* **MATERIAL PROVIDED**:
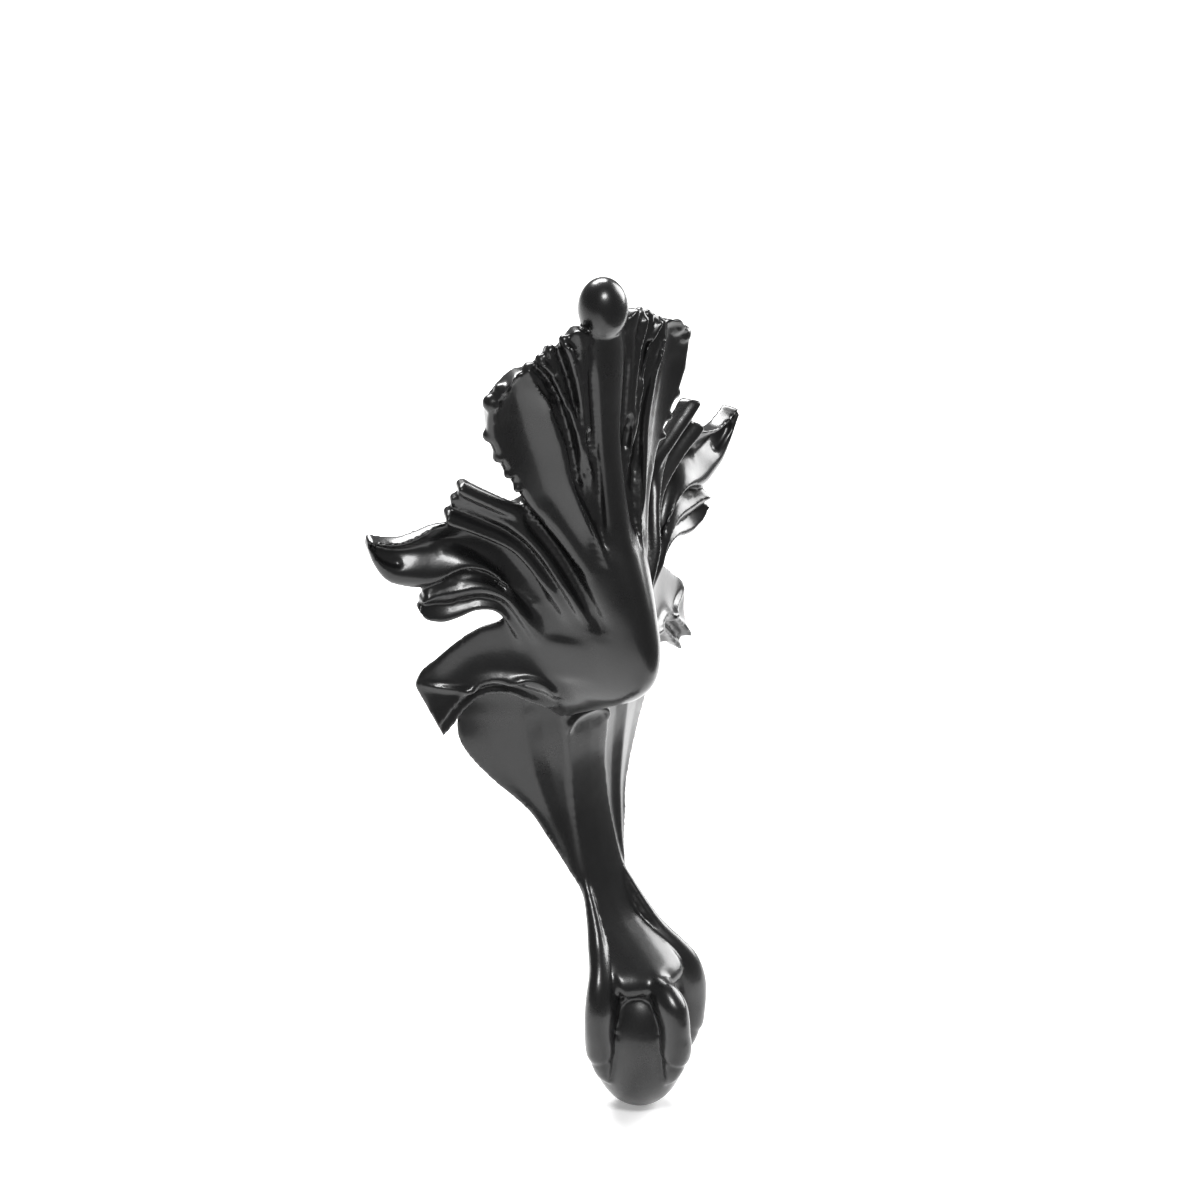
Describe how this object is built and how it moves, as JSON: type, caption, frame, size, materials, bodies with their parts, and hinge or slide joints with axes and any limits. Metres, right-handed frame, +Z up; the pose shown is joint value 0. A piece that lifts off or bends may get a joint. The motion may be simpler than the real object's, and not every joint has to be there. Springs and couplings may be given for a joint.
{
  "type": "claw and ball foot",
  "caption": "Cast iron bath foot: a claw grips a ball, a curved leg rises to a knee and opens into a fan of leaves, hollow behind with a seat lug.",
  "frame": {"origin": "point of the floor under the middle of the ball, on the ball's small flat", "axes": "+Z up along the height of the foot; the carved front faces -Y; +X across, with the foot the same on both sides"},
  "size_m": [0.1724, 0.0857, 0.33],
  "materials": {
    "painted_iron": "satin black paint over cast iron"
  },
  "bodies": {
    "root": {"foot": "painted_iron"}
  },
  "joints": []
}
--
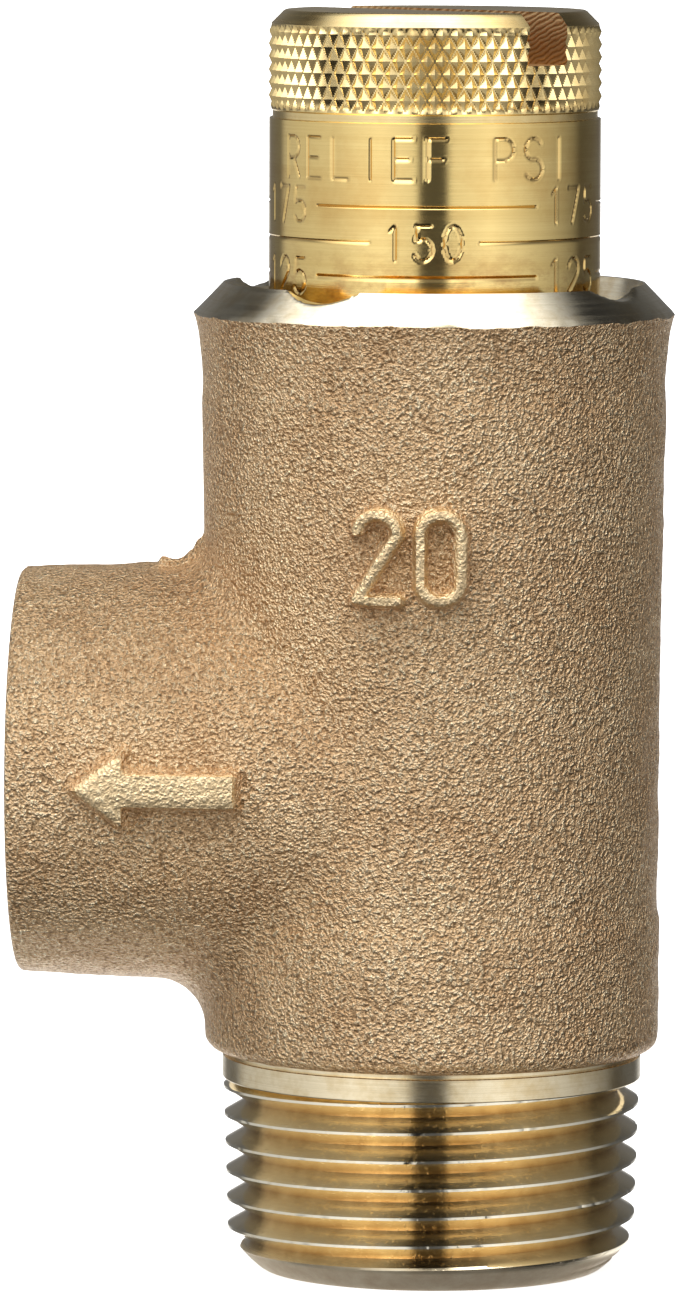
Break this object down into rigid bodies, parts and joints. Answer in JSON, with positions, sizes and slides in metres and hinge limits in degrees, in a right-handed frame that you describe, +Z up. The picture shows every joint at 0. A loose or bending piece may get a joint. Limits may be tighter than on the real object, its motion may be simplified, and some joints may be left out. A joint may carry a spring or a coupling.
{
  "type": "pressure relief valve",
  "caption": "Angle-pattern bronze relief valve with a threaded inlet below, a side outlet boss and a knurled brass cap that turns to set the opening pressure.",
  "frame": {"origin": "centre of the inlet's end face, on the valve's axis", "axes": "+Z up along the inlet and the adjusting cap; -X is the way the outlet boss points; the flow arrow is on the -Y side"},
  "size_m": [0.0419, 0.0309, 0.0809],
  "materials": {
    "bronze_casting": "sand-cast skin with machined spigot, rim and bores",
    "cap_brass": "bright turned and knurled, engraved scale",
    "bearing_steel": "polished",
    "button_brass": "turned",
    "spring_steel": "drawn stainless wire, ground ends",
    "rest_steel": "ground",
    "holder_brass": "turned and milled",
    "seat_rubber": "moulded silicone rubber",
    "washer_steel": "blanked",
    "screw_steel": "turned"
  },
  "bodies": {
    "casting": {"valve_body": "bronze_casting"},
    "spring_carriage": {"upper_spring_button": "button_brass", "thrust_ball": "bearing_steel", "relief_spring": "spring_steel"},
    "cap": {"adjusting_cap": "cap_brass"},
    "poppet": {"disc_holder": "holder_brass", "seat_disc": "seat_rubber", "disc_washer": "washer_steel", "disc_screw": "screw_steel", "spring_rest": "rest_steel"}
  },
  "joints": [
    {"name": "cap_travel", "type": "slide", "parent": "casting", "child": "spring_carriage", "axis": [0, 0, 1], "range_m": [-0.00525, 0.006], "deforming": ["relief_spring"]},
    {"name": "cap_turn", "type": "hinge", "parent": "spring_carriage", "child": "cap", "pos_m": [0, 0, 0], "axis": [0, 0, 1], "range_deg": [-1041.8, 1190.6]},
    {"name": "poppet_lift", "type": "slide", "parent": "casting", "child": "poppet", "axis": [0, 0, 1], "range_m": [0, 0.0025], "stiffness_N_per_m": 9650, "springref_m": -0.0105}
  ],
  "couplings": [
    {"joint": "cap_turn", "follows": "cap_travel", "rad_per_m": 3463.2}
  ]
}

* **EXERCISE OBJECTIVE**: Each line above that holds the string "axes" should be copied and shown.

* **OUTPUT OF THE TASK**:
Describe how this object is built and how it moves, as JSON: type, caption, frame, size, materials, bodies with their parts, and hinge or slide joints with axes and any limits. Metres, right-handed frame, +Z up; the pose shown is joint value 0. A piece that lifts off or bends may get a joint. The motion may be simpler than the real object's, and not every joint has to be there. Springs and couplings may be given for a joint.
  "frame": {"origin": "point of the floor under the middle of the ball, on the ball's small flat", "axes": "+Z up along the height of the foot; the carved front faces -Y; +X across, with the foot the same on both sides"},
  "frame": {"origin": "centre of the inlet's end face, on the valve's axis", "axes": "+Z up along the inlet and the adjusting cap; -X is the way the outlet boss points; the flow arrow is on the -Y side"},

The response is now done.